Emotional Safety Matters More Than Silence
Many educators feel pressure to maintain perfectly quiet classrooms because quiet is often associated with classroom control.
But silence does not always equal emotional regulation.
A classroom can appear quiet while children feel emotionally disconnected, anxious, fearful, or unsupported.
Real calm is not about control through fear or compliance.
Real calm is about emotional safety.
When children feel emotionally safe:
They trust adults
They communicate more openly
They recover from stress more effectively
They build healthier relationships
They engage more confidently in learning
Calm Is a Classroom Culture
Calm is not created through one strategy.
It becomes part of the culture.
It is built in:
the tone of the teacher,
the pacing of the classroom,
the emotional safety children feel,
the routines that support regulation,
and the consistency children experience every day.

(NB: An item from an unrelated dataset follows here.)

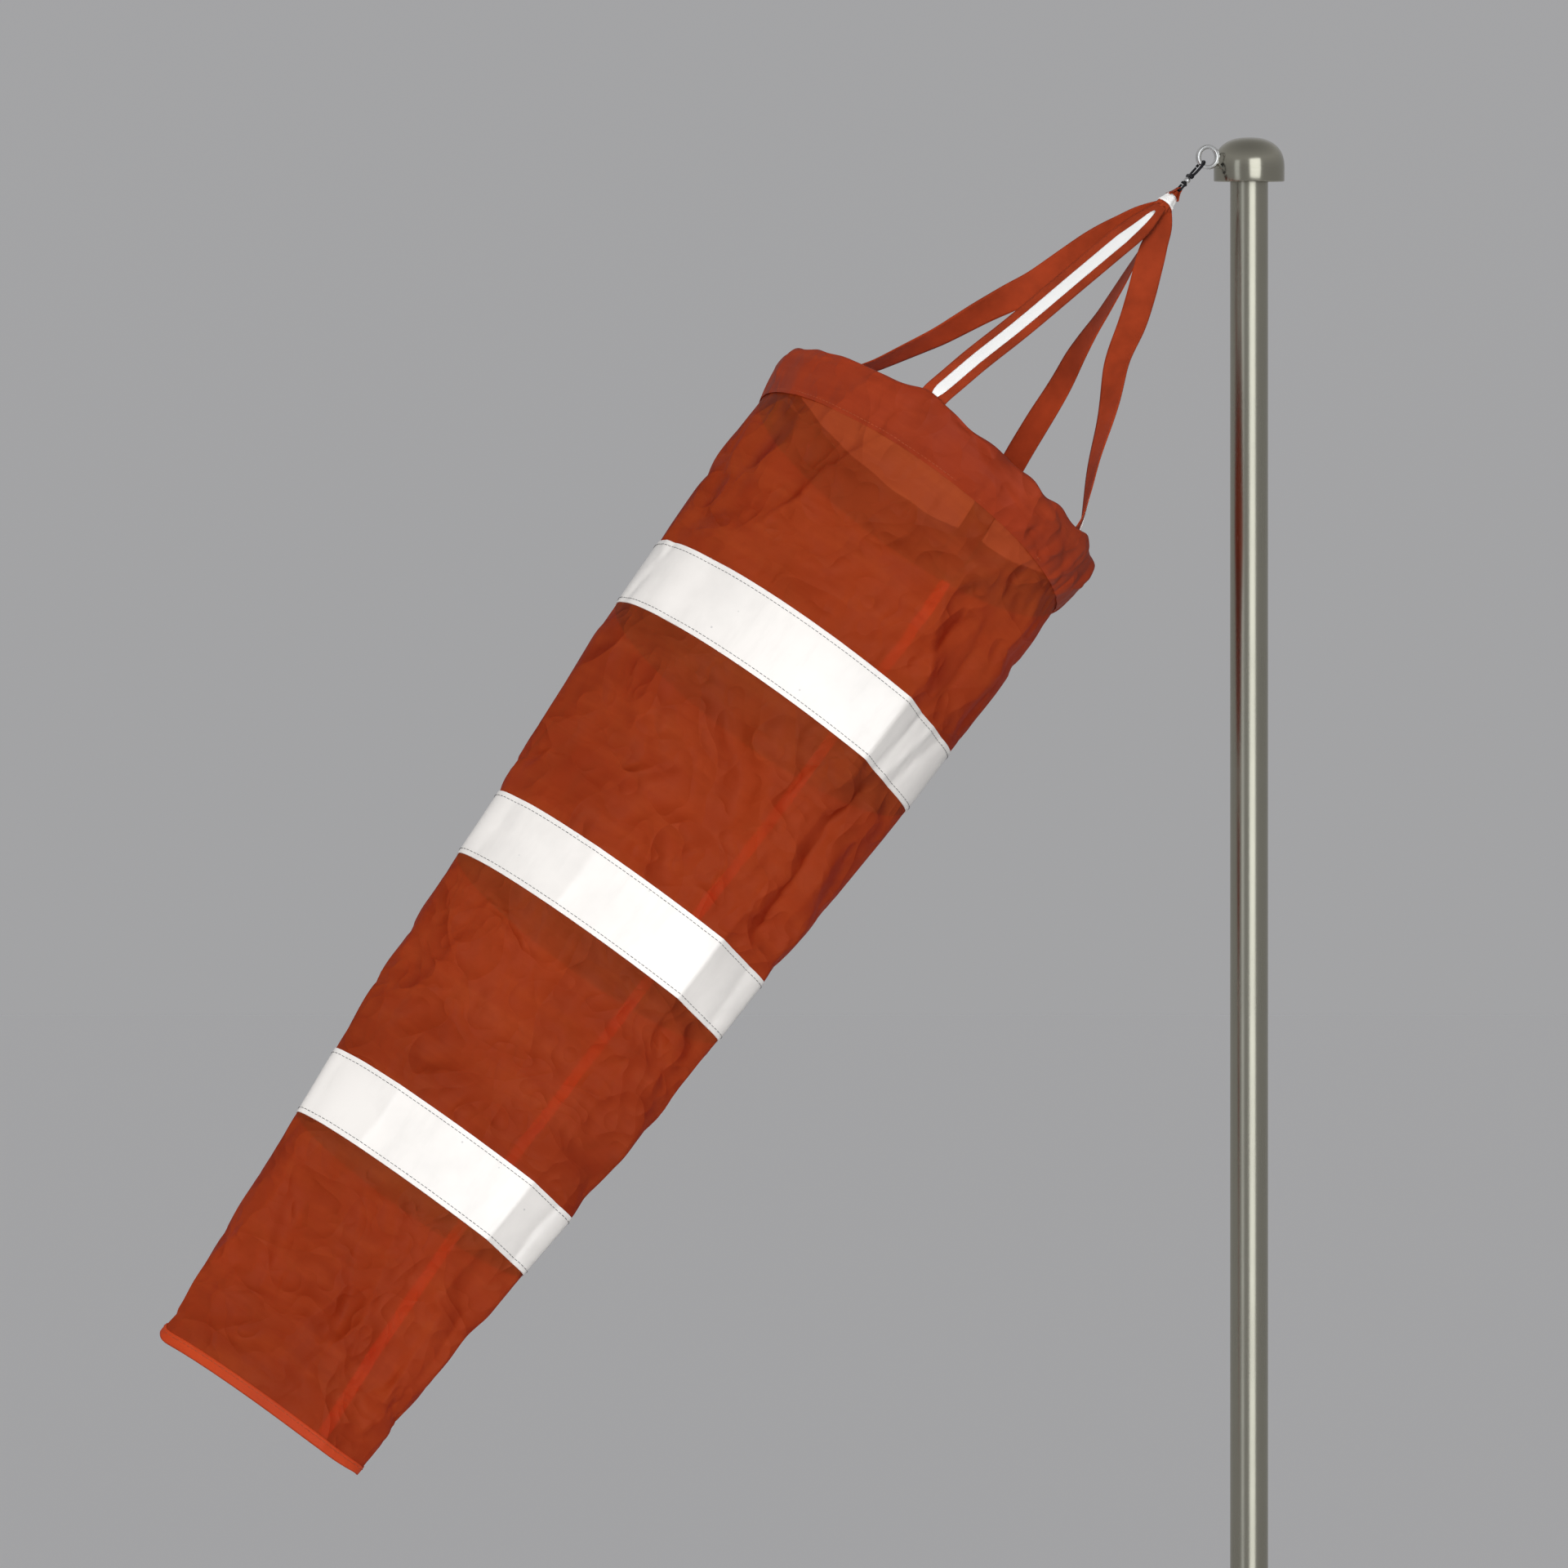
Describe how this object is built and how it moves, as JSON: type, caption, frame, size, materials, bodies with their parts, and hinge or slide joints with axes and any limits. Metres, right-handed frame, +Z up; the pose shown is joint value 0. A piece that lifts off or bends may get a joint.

And perhaps one of the most important things educators can remember is this:
A calm preschool classroom is not a perfectly silent classroom.
It is a classroom where children and adults feel emotionally safe enough to learn, regulate, connect, and grow together.
References
Collaborative for Academic, Social, and Emotional Learning (CASEL). Framework for Social and Emotional Learning.

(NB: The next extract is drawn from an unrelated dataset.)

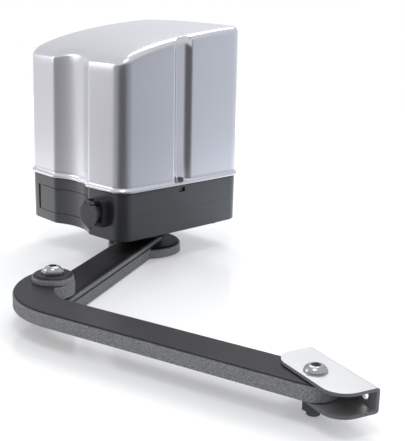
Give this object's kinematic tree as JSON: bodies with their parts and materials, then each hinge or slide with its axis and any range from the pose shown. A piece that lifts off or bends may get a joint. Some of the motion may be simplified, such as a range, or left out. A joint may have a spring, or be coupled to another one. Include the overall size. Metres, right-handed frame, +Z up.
{
  "type": "articulated arm gate opener",
  "caption": "Swing gate opener: domed housing on a cast base, driven straight arm under it, curved arm and a U bracket for the gate leaf.",
  "frame": {"origin": "centre of the four wall fixing holes, in the rear face of the base", "axes": "+Y into the wall, +Z up, +X to the right seen from the front"},
  "size_m": [0.6544, 0.416, 0.2948],
  "materials": {
    "base_paint": "fine textured satin paint",
    "cover_plastic": "satin silver moulding",
    "arm_paint": "sand textured powder coat",
    "zinc_plate": "bright zinc",
    "bolt_steel": "bright plated",
    "black_plastic": "moulded, fine grain",
    "grey_plastic": "moulded, fine grain",
    "ground_steel": "ground",
    "gear_steel": "hobbed and oiled",
    "wheel_bronze": "machined",
    "seal_rubber": "matt",
    "cast_alloy": "cast",
    "motor_steel": "satin",
    "sheet_steel": "zinc plated",
    "coil_tape": "taped winding",
    "board_green": "lacquered laminate",
    "capacitor_sleeve": "sleeved can",
    "fuse_glass": "fuse in its holder"
  },
  "bodies": {
    "housing": {"base_housing": "base_paint", "lever_pin": "ground_steel", "cover_shell": "cover_plastic", "cover_gasket": "seal_rubber", "cover_screws": "bolt_steel", "lock_housing": "black_plastic", "lock_cap_pin": "ground_steel", "lower_bearing": "ground_steel", "upper_bearing": "ground_steel", "oil_seal": "seal_rubber", "gear_cover_plate": "cast_alloy", "worm_housing": "cast_alloy", "gear_screws": "bolt_steel", "motor_can": "motor_steel", "motor_end_cap": "black_plastic", "board_bracket": "sheet_steel", "control_board": "board_green", "board_spacers": "grey_plastic", "terminal_blocks": "black_plastic", "relays": "black_plastic", "board_capacitor": "capacitor_sleeve", "board_fuse": "fuse_glass", "transformer_core": "sheet_steel", "transformer_coil": "coil_tape", "transformer_bracket": "sheet_steel", "limit_switches": "black_plastic", "cable_gland": "black_plastic"},
    "driven_arm": {"output_shaft": "ground_steel", "shaft_keys": "ground_steel", "output_gear": "gear_steel", "limit_cams": "grey_plastic", "straight_arm": "arm_paint", "hub_screw": "bolt_steel", "elbow_bolt": "bolt_steel", "elbow_washer": "bolt_steel", "elbow_nut": "bolt_steel"},
    "follower_arm": {"curved_arm": "arm_paint", "elbow_bush": "wheel_bronze", "gate_bush": "wheel_bronze"},
    "gate_fixing": {"gate_bracket": "zinc_plate", "gate_bolt": "bolt_steel", "gate_washer": "bolt_steel", "gate_nut": "bolt_steel"},
    "lay_gear": {"lay_shaft": "ground_steel", "worm_wheel": "wheel_bronze"},
    "rotor": {"worm_shaft": "ground_steel"},
    "release_flap": {"release_lever": "black_plastic"},
    "dust_cap": {"lock_cap": "grey_plastic"},
    "key_cylinder": {"key_plug": "wheel_bronze"}
  },
  "joints": [
    {"name": "output_turn", "type": "hinge", "parent": "housing", "child": "driven_arm", "pos_m": [0.0345, -0.115, -0.05], "axis": [0, 0, 1], "range_deg": [-100, 85]},
    {"name": "elbow_pivot", "type": "hinge", "parent": "driven_arm", "child": "follower_arm", "pos_m": [0.1538, -0.34714, -0.0385], "axis": [0, 0, 1], "range_deg": [-60, 68]},
    {"name": "gate_pivot", "type": "hinge", "parent": "follower_arm", "child": "gate_fixing", "pos_m": [0.49868, -0.32768, -0.0385], "axis": [0, 0, 1], "range_deg": [-120, 30]},
    {"name": "lay_turn", "type": "hinge", "parent": "housing", "child": "lay_gear", "pos_m": [-0.02188, -0.09448, 0.02], "axis": [0, 0, 1], "range_deg": [-255, 300]},
    {"name": "rotor_turn", "type": "hinge", "parent": "housing", "child": "rotor", "pos_m": [-0.05688, -0.12, 0.063], "axis": [0, 1, 0], "range_deg": [-5400, 4590]},
    {"name": "lever_swing", "type": "hinge", "parent": "housing", "child": "release_flap", "pos_m": [-0.0703, -0.20293, 0], "axis": [0, 0, -1], "range_deg": [0, 80]},
    {"name": "cap_lift", "type": "hinge", "parent": "housing", "child": "dust_cap", "pos_m": [0.06, -0.2263, 0.019], "axis": [-1, 0, 0], "range_deg": [0, 110]},
    {"name": "key_turn", "type": "hinge", "parent": "housing", "child": "key_cylinder", "pos_m": [0.06, -0.22, 0.004], "axis": [0, -1, 0], "range_deg": [0, 90]}
  ],
  "couplings": [
    {"joint": "lay_turn", "follows": "output_turn", "ratio": -3},
    {"joint": "rotor_turn", "follows": "output_turn", "ratio": 54}
  ]
}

Denham, S. A. (2006). Social-Emotional Competence as Support for School Readiness: What Is It and How Do We Assess It? Early Education and Development, 17(1), 57–89.
Jennings, P. A., & Greenberg, M. T. (2009). The Prosocial Classroom: Teacher Social and Emotional Competence in Relation to Student and Classroom Outcomes. Review of Educational Research, 79(1), 491–525.
National Association for the Education of Young Children (NAEYC). (2020). Professional Standards and Competencies for Early Childhood Educators.
Center on the Developing Child at Harvard University. (2021). Building Adult Capabilities to Improve Child Outcomes.
Zero to Three. Supporting Social-Emotional Development in Early Childhood.
Raver, C. C. (2002). Emotions Matter: Making the Case for the Role of Young Children’s Emotional Development for Early School Readiness. Social Policy Report, 16(3), 3–18.